On cherchait l’étincelle. On aurait foutu le feu. The wall, bien sûr, avait nourri l’espoir d’une rébellion, mais on était trop timoré, trop déjà coincés dans les cars les horaires les activités du mercredi au samedi et l’école et puis nous-mêmes, qui nous encombraient.
Puis est arrivé Nirvana. Nirvana qui, à la manière des Beatles ou des Sex Pistols, se dressait comme un arbre devant une forêt de noms plus ou moins obscurs, plus ou moins talentueux : Pearl Jam, The Smashing Pumpkins, Soudgarden, Mudhoney, etc.
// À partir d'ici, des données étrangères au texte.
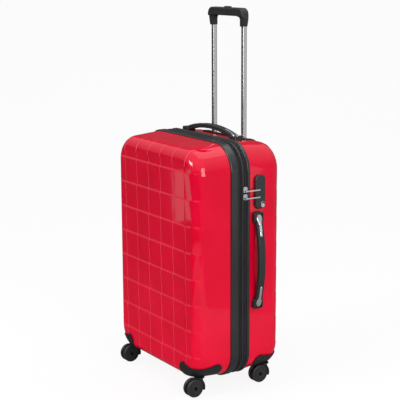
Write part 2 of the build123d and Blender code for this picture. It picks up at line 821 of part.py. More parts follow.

C’était à nous, pour nous. Plus les rengaines que les précédents avaient trahis en bouffant leur soupe et leur chapeau.
Ils n’y comprenaient rien, alors même que c’était la même chose. Les grands frères aussi avaient eu leur punk, mais MTV avait été plus fort. Du reste, l’essentiel du punk, Wire, The Fall, Siouxsie, sont passés totalement inaperçus chez nous, et ce n’est que bien plus tard que je les découvrirais, aiguillé par le minimalisme de Nick Cave ou de Polly Jean Harvey.
Pour l’instant on n’avait que le grunge, auquel on ne croyait guère, et la nouvelle révolution d’après, incarnée par Beck et Björk, n’était pas arrivée.
Avec Nirvana, on a senti cette contestation viscérale et ça nous a porté jusqu’au bout du lycée, en apnée, en figure libre. Pas politique pour autant, on n’accrocherait que plus tard du sens et des mots aux bannières de Rage Against The Machine. Mais là encore, il aurait fallu un épisode de hip-hop, qui serait, malgré la lointaine généalogie, tout autant nécessaire.
Nirvana irait vite, on le savait, et quand parut le second album très attendu, parce qu’attendu en conscience (et pas tombé sur le coin de la gueule), on n’a pas été déçu.
Et chose étonnante, ce brûlot dézingué et bruyant était non seulement beau, mais doté d’un violoncelle, et on se disait : ces types ont quelque chose.
Pour une fois, on avait un truc à déchirer.
Comme d’habitude, on dansait nus devant les miroirs cette foutue musique à fond.